I’ve long wondered what happened between Darren Aronofsky and composer Clint Mansell. The two were the dream team for years, from Pi to Noah, and when the composer didn’t return I wondered if that part of my love for Aronofsky films was done. I’m pleased with new composer Rob Simonsen (who isn’t new in the world of film music, just new to Aronofsky films). What’s been crafted is a maritime score, haunting and thematic in a way that recalls Mark Korven’s score for The Lighthouse but with a touch more humanity. It’s hopeful tones mix with the drone of a horror film and the horns of a ship passing in the night, like Dan the pizza man and Charlie, and it all builds into a beautiful album to compliment the film.

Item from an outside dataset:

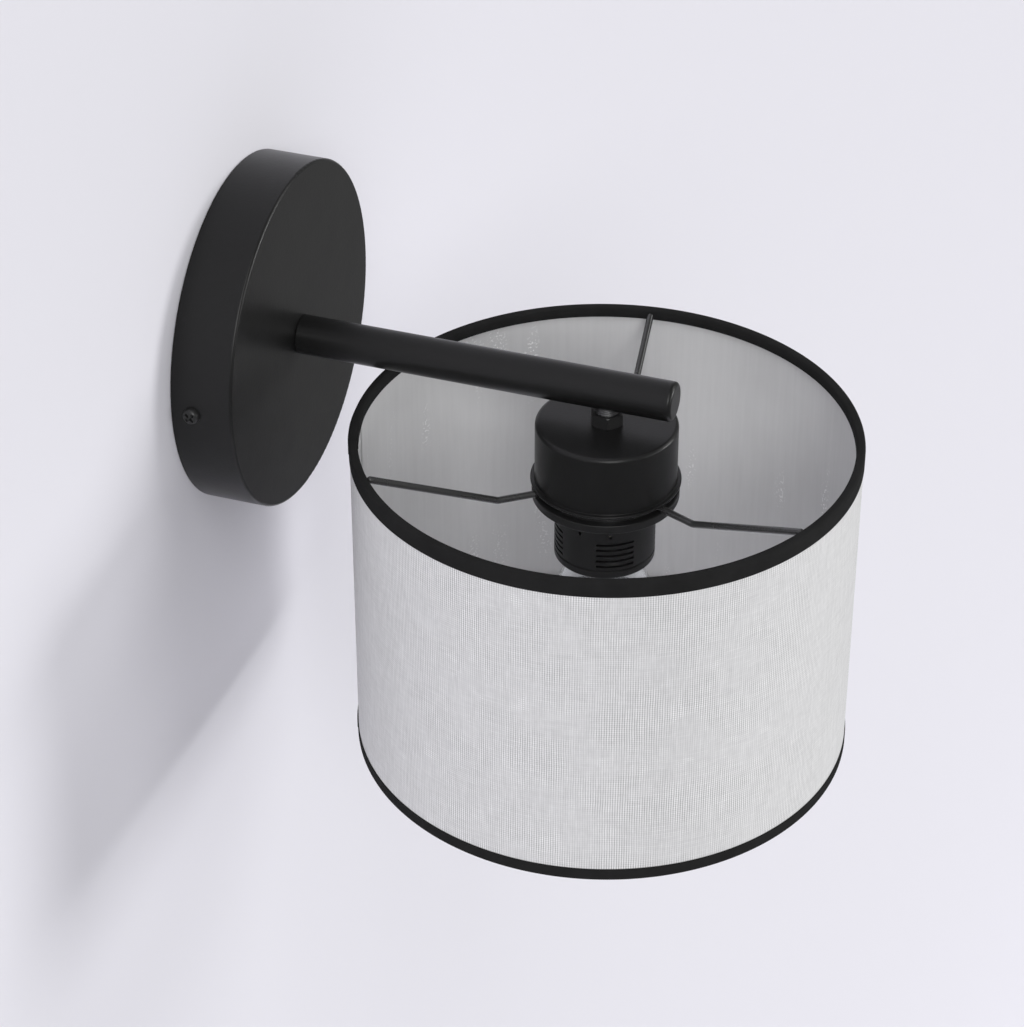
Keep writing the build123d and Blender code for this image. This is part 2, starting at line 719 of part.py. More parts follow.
def make_filament_support():
    """Centre wire from the stem with a star of short wires to the filaments' ends."""
    end_tilt = FILAMENT_R * (FILAMENT_LOW_FROM_AXIS - FILAMENT_TOP_FROM_AXIS) / FILAMENT_LENGTH
    clear = SUPPORT_R + end_tilt
    star_z = filament_top - FILAMENT_LENGTH - clear
    support = rod_between((0, SHADE_Y, stem_end), (0, SHADE_Y, star_z), SUPPORT_R)
    for top, low in filament_ends():
        support += rod_between((0, SHADE_Y, star_z), (low[0], low[1], star_z), SUPPORT_R)
        support += rod_between((0, SHADE_Y, stem_end - STEM_R), (top[0], top[1], top[2] + clear), SUPPORT_R)
    return support


# ---------------------------------------------------------------- the nodes
frame_ring_inset = TRIM_T + FRAME_RING_R
nodes = {
    "backplate": make_backplate(),
    "wall_bracket": make_wall_bracket(),
    "rim_screws": make_rim_screws(),
    "earth_screw": make_earth_screw(),
    "earth_washer": make_earth_washer(),
    "terminal_block": make_terminal_block(),
    "terminal_barrels": make_terminal_barrels(),
    "terminal_screws": make_terminal_screws(),
    "block_screws": make_block_screws(),
    "arm_tube": make_arm_tube(),
    "arm_bush": make_arm_bush(),
    "arm_stud": make_arm_stud(),
    "arm_washer": make_arm_washer(),
    "arm_nut": make_arm_nut(),
    "arm_saddle": make_arm_saddle(),
    "drop_nipple": make_drop_nipple(),
    "cup_locknut": make_cup_locknut(),
    "cup_cover": make_cup_cover(),
    "holder_washer": make_holder_washer(),
    "holder_cap": make_holder_cap(),
    "holder_skirt": make_holder_skirt(),
    "holder_insulator": make_holder_insulator(),
    "lamp_shell": make_lamp_shell(),
    "center_contact": make_center_contact(),
    "holder_terminals": make_holder_terminals(),
    "holder_terminal_screws": make_holder_terminal_screws(),
    "shade_ring": make_shade_ring(),
    "spider": make_spider(),
    "frame_ring_top": make_frame_ring(SHADE_TOP - frame_ring_inset),
    "frame_ring_bottom": make_frame_ring(shade_bottom + frame_ring_inset),
    "shade_fabric": make_fabric(),
    "shade_liner": make_liner(),
    "trim_top": make_trim(SHADE_TOP, -1, TRIM_TOP_HEIGHT),
    "trim_bottom": make_trim(shade_bottom, 1, TRIM_BOTTOM_HEIGHT),
    "bulb_tip": make_bulb_tip(),
    "bulb_insulator": make_bulb_insulator(),
    "bulb_cap": make_bulb_cap(),
    "bulb_glass": make_bulb_glass(),
    "bulb_stem": make_bulb_stem(),
    "filament_support": make_filament_support(),
    "filaments": make_filaments(),
}

for name, shape in nodes.items():
    solids = shape if isinstance(shape, list) else [shape]
    node = Compound(children=solids) if len(solids) > 1 else solids[0]
    node.label = name
    export_step(node, f"parts/{name}.step")
    print(name, len(node.solids()), round(node.volume, 1))
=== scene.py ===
import json
import math

import bmesh
import bpy
from mathutils import Matrix, Vector


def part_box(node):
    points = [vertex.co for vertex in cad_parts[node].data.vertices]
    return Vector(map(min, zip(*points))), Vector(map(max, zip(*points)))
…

I’ve got issues with Aronofsky’s latest but I think it’s sort of a miracle that he pulled this off at all. Everything is quite dissonant at first but it’s layered over itself into a fugue by the end, coming together to create an experience that is all of haunting, frightening, sad, and beautiful. There’s something special to this one that I think will be reevaluated in a few years, but for now I’m just going to marinate in what Aronofsky had to say about religion, sexuality, and addiction. It’s a powerful film and while it isn’t one of his best it’s still such a lovely, moving experience that I recommend.
The Whale is currently playing in theatres.